Research:Characterize and Model Wikihounding
Wikihounding is an type of harassment that can be described as stalking behavior that spans different topics and namespaces, has a component of bullying behavior, is not about the topic, but about people: someone following another contributor irrespective of topic.
This project aims to characterize and model this kind of behavior, given tools to the community to understand better and deal with this problem.
We are going to study user interactions, analyzing massive datasets, using techniques such as:
Content Agnostic Approach
Edit wars in Wikipedia has been largely studied. An edit war is usually consider to be the consequence of different opinions about an specific topic, between two or more users.

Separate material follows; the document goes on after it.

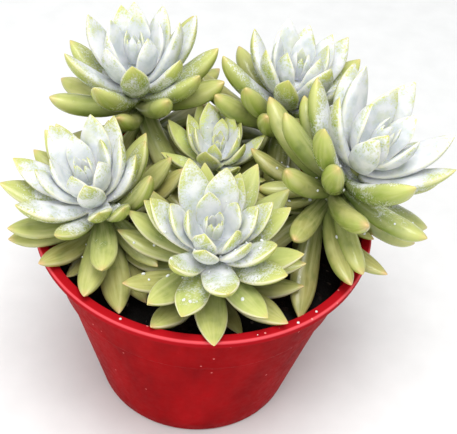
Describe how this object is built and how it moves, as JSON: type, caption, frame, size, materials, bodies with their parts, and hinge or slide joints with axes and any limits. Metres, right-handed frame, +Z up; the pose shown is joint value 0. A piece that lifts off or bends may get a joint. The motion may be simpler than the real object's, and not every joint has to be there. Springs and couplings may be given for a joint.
{
  "type": "potted rosette succulent",
  "caption": "Potted rosette succulent: fleshy pointed blue-green leaves in crowded rosettes on short stems, rooted in potting mix in a round tapered red plastic pot.",
  "frame": {"origin": "centre of the pot's flat underside", "axes": "+Z up, out of the pot; -Y towards the front rosette"},
  "size_m": [0.1772, 0.1586, 0.1594],
  "materials": {
    "pot": "moulded red plastic, satin",
    "potting_mix": "damp dark potting mix with bark and grit",
    "stem": "smooth fleshy olive stem",
    "young_leaf": "pale leaf under a white powdery bloom",
    "middle_leaf": "blue-green leaf with thin bloom and a pale edge",
    "old_leaf": "yellow-green fleshy leaf, soft sheen, pale edge and blushed tip"
  },
  "bodies": {
    "root": {"pot": "pot", "soil": "potting_mix", "front_stem": "stem", "front_bud": "young_leaf", "front_heart_leaves": "young_leaf", "front_inner_leaves": "young_leaf", "front_upper_leaves": "young_leaf", "front_middle_leaves": "middle_leaf", "front_outer_leaves": "middle_leaf", "front_lower_leaves": "old_leaf", "front_skirt_leaves": "old_leaf", "front_ground_leaves": "old_leaf", "left_stem": "stem", "left_bud": "young_leaf", "left_heart_leaves": "young_leaf", "left_inner_leaves": "young_leaf", "left_upper_leaves": "young_leaf", "left_middle_leaves": "middle_leaf", "left_outer_leaves": "middle_leaf", "left_lower_leaves": "old_leaf", "left_skirt_leaves": "old_leaf", "left_ground_leaves": "old_leaf", "back_left_stem": "stem", "back_left_bud": "young_leaf", "back_left_heart_leaves": "young_leaf", "back_left_inner_leaves": "young_leaf", "back_left_upper_leaves": "young_leaf", "back_left_middle_leaves": "middle_leaf", "back_left_outer_leaves": "middle_leaf", "back_left_lower_leaves": "old_leaf", "back_left_skirt_leaves": "old_leaf", "back_left_ground_leaves": "old_leaf", "back_right_stem": "stem", "back_right_bud": "young_leaf", "back_right_heart_leaves": "young_leaf", "back_right_inner_leaves": "young_leaf", "back_right_upper_leaves": "young_leaf", "back_right_middle_leaves": "middle_leaf", "back_right_outer_leaves": "middle_leaf", "back_right_lower_leaves": "old_leaf", "back_right_skirt_leaves": "old_leaf", "back_right_ground_leaves": "old_leaf", "right_stem": "stem", "right_bud": "young_leaf", "right_heart_leaves": "young_leaf", "right_inner_leaves": "young_leaf", "right_upper_leaves": "young_leaf", "right_middle_leaves": "middle_leaf", "right_outer_leaves": "middle_leaf", "right_lower_leaves": "old_leaf", "right_skirt_leaves": "old_leaf", "right_ground_leaves": "old_leaf", "middle_stem": "stem", "middle_bud": "young_leaf", "middle_heart_leaves": "young_leaf", "middle_inner_leaves": "young_leaf", "middle_upper_leaves": "young_leaf", "middle_middle_leaves": "middle_leaf", "middle_outer_leaves": "middle_leaf", "middle_lower_leaves": "old_leaf"}
  },
  "joints": []
}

Naturally, users with different political views might have different opinions on many articles related with politics, and these differences can scale in a multi-article edit war. These actions can be consider toxic, but is not necessarily a stalking behavior. However, in the case (if exist) that edit wars start happening across multiple topics, this can be an indicator of a person-centered attack (instead of topic-centered), that might be categorized as wikihounding.
Taking the advantage that edit wars can be detected in content agnostic approach (without analyzing the text), we propose to study the topical span of those wars, characterizing usual and unusual (potentially toxic) behaviors.
The main tasks to develop such model are:
- Generate a representative dataset of edit war in Wikipedia.
- Detect pairs or groups of users involved in more than X (define X part of the study) controversies.
- Define and implement a robust topic model for articles, suitable for this study.
- Define a distance metric for topics (eg: Geography is N steps far from Politics, and M steps far from Sports, is N > M or not)
- Apply an outlier detection mechanism to find potential cases of wikihounding.